I've found that it is easier for me to get started rolling from a stop if I keep pressure on the gear-shift while it is in 1st gear. Nothing too heavy, I just push forward on the knob with maybe 10-15lbs of pressure. I don't know why it makes things better, maybe it is helping me to keep my body better balanced with my feet on the clutch and accelerator, or maybe it is just psychological. But I do know that when I lent my crap car to a friend for a few months, and it was his first stick in about 5 years, he found that doing the same thing helped him to make smoother starts too.

So, anyone else do this? Any idea if it is harmful to the transmission (my crap car's only got about 50K miles on despite being almost 10 years old, and no sign of clutch or other related problems).
 
Thanks, Lud, for the additional explanation. Yes, I was advising this as a way of learning to get a feel for the friction point of the clutch. Once you get the hang of it, as Lud notes, it becomes a very fluid motion, with the coordinated interaction of the two pedals.

JerryW, I've never done that and never heard of it. As far as I know, the gear shift should be either in a gear, or in neutral, and you should do all your shifting with the clutch pressed down, so the gear isn't engaged to the drivetrain at the time you're shifting. I have no idea why applying pressure to the gear shift knob would do anything for you, other than psychological or balancing effects that you mention.
 
Resting your hand on the shift knob, as many people do just as a place to rest their hand, leads to premature wear on some transmission components. Pressing on it is even worse, but probably done for much shorter periods of time.

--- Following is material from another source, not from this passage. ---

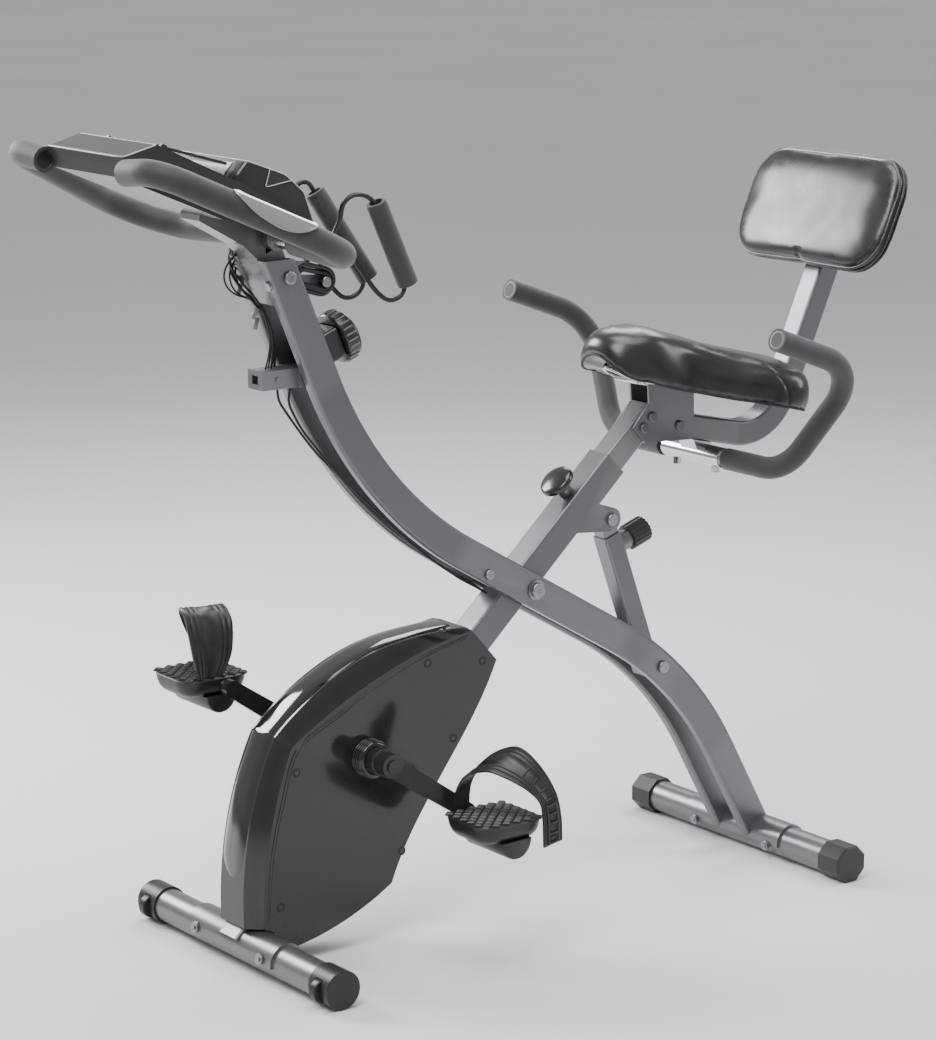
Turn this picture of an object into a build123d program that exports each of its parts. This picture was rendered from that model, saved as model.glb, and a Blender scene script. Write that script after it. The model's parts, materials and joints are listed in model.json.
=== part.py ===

Unless you have a problem with your transmission, there is absolutely no reason to touch the shift knob other than to shift gears.
 
Thanks guys - just so its clear, I only put the pressure on the shifter for the few seconds while engaging the clutch into 1st gear from a stop. After that, hand is only on the shifter to actually shift and the clutch is always fully disengaged when shifting through any of the other gears.